Immediate global ban
They used abnormal embryos discarded by local fertility clinics in their work on a life-threatening blood disorder.
Dr David King, from Human Genetics Alert, warned that the news from China underlines the need for “an immediate global ban on the creation of genetically modified designer babies”.
“It is critical that we avoid a eugenic future. If China does not want to get the reputation of being the wild west of the new eugenics it must join the many countries – including the UK – which would ban such research.”
Designer babies
The Francis Crick Institute is the first to apply for a licence to genetically modify embryos for research using Crispr-Cas9 which, under UK law, cannot then be used in reproduction.
If genetically modified embryos were ever used in reproduction, ‘errors’ in the DNA could be passed into the human gene pool. Fears have also been raised about the prospect of designer babies.
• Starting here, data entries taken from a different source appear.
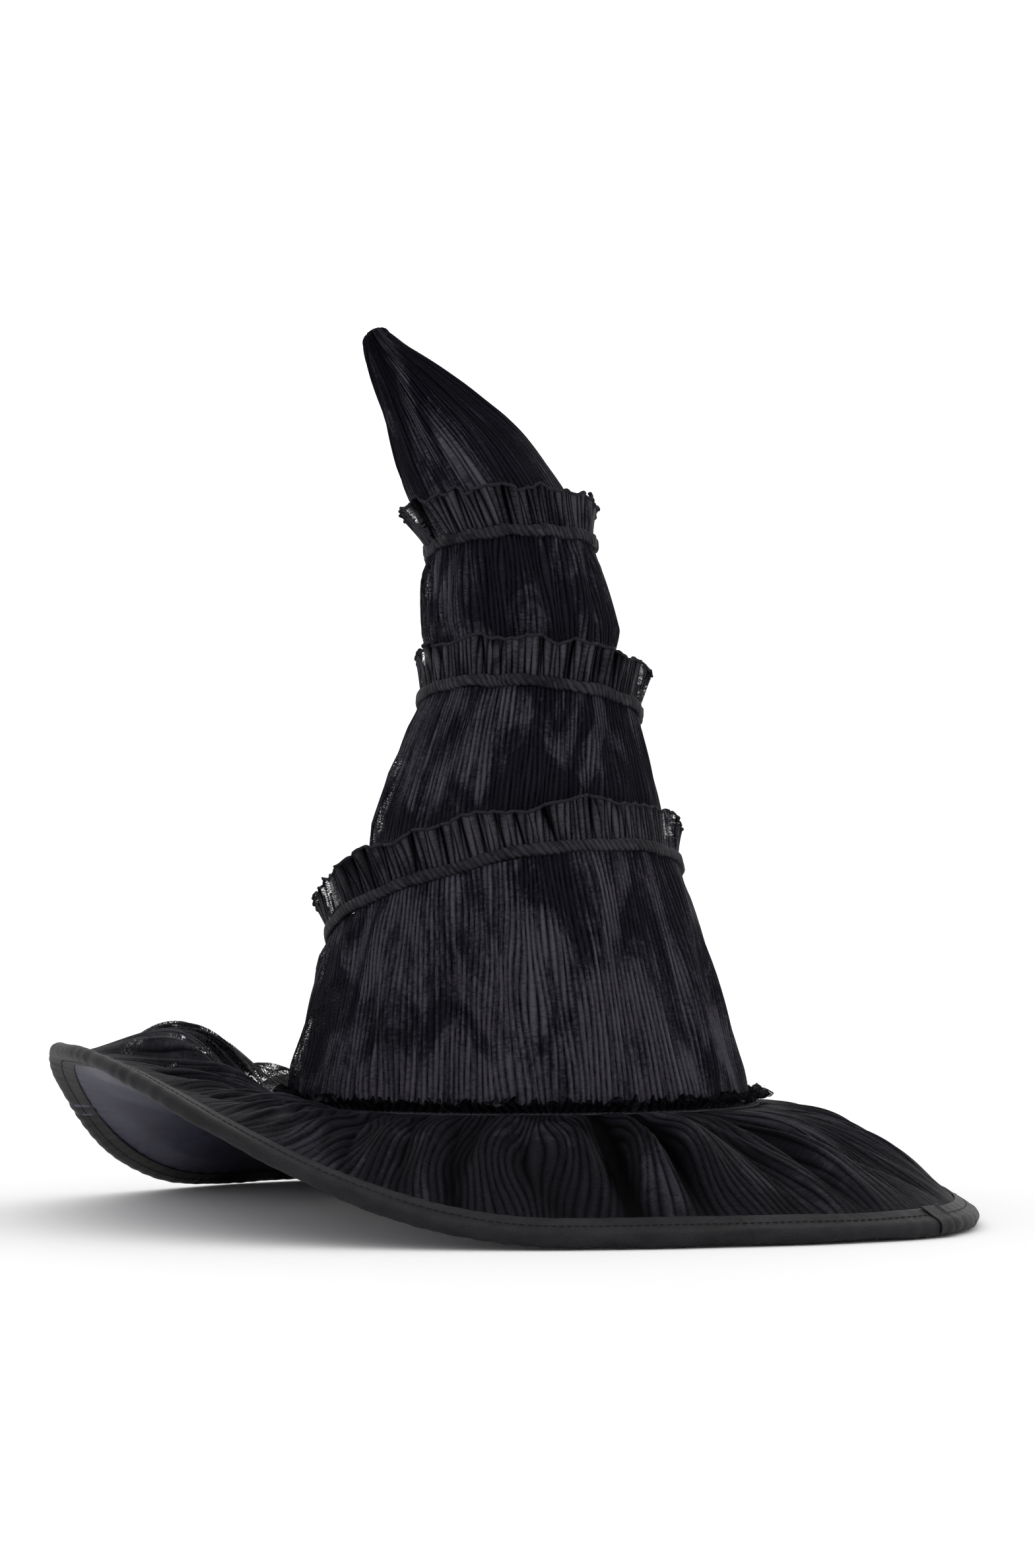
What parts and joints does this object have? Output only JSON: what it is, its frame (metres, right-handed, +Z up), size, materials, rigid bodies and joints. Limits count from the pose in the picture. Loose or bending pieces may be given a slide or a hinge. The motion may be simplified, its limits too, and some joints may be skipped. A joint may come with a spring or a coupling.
{
  "type": "witch hat",
  "caption": "Tall pointed witch hat with a tiered crinkled crown, ruffled seams, a bent tip and a wide wired brim curled up on one side.",
  "frame": {"origin": "centre of the head opening, level with the seam between crown and brim", "axes": "+Z up out of the crown, -Y the hat's front, +X the wearer's left; the crown leans towards -X and +Y"},
  "size_m": [0.3835, 0.3969, 0.3769],
  "materials": {
    "crinkle_gauze": "matte sheer crinkle-pleated gauze",
    "satin": "soft satin",
    "foam": "fabric-backed foam",
    "crown_lining": "knitted lining",
    "brim_lining_satin": "dull satin",
    "folded_band": "folded gauze",
    "binding": "ribbed bias binding",
    "cotton_cord": "twisted cotton",
    "edge_wire": "spring steel",
    "joiner_metal": "pressed brass",
    "gathering_tape": "woven tape",
    "grosgrain": "grosgrain ribbon",
    "buckram": "foam-backed buckram"
  },
  "bodies": {
    "brim_and_tier_one": {"base_frill": "crinkle_gauze", "binding_lap": "binding", "brim_board": "buckram", "brim_gauze_cover": "crinkle_gauze", "brim_lining": "brim_lining_satin", "brim_satin": "satin", "edge_binding": "binding", "edge_wire": "edge_wire", "frill_tape": "gathering_tape", "low_band": "folded_band", "low_gathering_cord": "cotton_cord", "low_ruffle": "crinkle_gauze", "sweatband": "grosgrain", "tier_one_foam": "foam", "tier_one_gauze": "crinkle_gauze", "tier_one_lining": "crown_lining", "tier_one_satin": "satin", "wire_joiner": "joiner_metal"},
    "tier_two": {"mid_band": "folded_band", "mid_gathering_cord": "cotton_cord", "mid_ruffle": "crinkle_gauze", "tier_two_foam": "foam", "tier_two_gauze": "crinkle_gauze", "tier_two_lining": "crown_lining", "tier_two_satin": "satin"},
    "tier_three": {"tier_three_foam": "foam", "tier_three_gauze": "crinkle_gauze", "tier_three_lining": "crown_lining", "tier_three_satin": "satin", "top_band": "folded_band", "top_gathering_cord": "cotton_cord", "top_ruffle": "crinkle_gauze"},
    "tip": {"tip_foam": "foam", "tip_gauze": "crinkle_gauze", "tip_satin": "satin"}
  },
  "joints": [
    {"name": "crown_lean", "type": "hinge", "parent": "brim_and_tier_one", "child": "tier_two", "pos_m": [-0.006, 0.008, 0.083], "axis": [0, 1, 0], "range_deg": [-10, 6]},
    {"name": "upper_lean", "type": "hinge", "parent": "tier_two", "child": "tier_three", "pos_m": [0.004, 0.016, 0.1665], "axis": [0, 1, 0], "range_deg": [-3, 10]},
    {"name": "tip_bend", "type": "hinge", "parent": "tier_three", "child": "tip", "pos_m": [-0.0037, 0.022, 0.2353], "axis": [0, 1, 0], "range_deg": [-2, 16]}
  ]
}
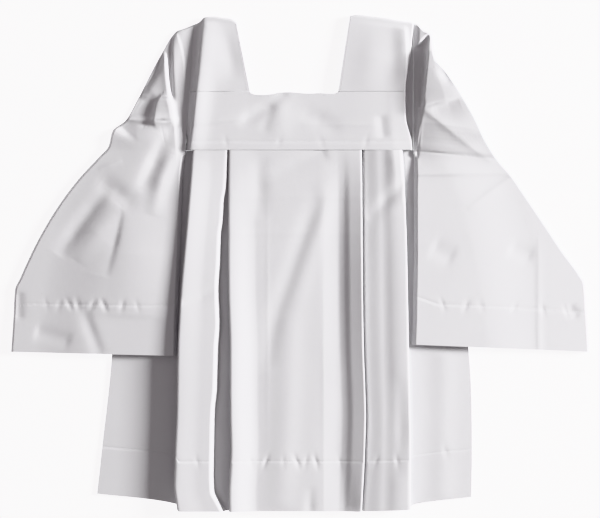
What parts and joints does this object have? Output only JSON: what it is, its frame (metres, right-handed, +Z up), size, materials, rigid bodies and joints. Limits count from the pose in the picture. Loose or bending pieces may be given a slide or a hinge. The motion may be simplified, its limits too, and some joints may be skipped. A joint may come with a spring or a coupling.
{
  "type": "surplice",
  "caption": "Child's square-necked white surplice with wide sleeves and a pleated skirt on a yoke, laid flat on its back, front up.",
  "frame": {"origin": "on the surface that the garment lies on, under the middle of its outline", "axes": "+X across to the wearer's left sleeve, +Y from the hem up to the neck, +Z up out of the front"},
  "size_m": [0.6974, 0.5969, 0.0186],
  "materials": {
    "white_cloth": "plain-woven polyester and cotton, lightly pressed, with a faint sheen"
  },
  "bodies": {
    "root": {"skirt_front": "white_cloth", "skirt_back": "white_cloth", "yoke_front": "white_cloth", "yoke_back": "white_cloth", "strap_right": "white_cloth", "strap_left": "white_cloth", "sleeve_right": "white_cloth", "sleeve_left": "white_cloth"}
  },
  "joints": []
}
The researchers want to use unwanted IVF embryos for the research.
Eugenics
In the UK two Government research councils and three medical research groups have said that the UK should proceed with exploring techniques such as Crispr-Cas9, and called for an international debate about the issues involved.
Last week, a retired surgeon and professor of Practical Theology said these calls amount to promoting a “form of eugenics”.
Prof Donald MacDonald, also a former moderator of the Free Church of Scotland, criticised research bodies who “use early human beings as a means to an end”.
He added, “this is a form of eugenics and could be abused by attempting to produce individuals with certain desirable characteristics rather than to prevent disease”.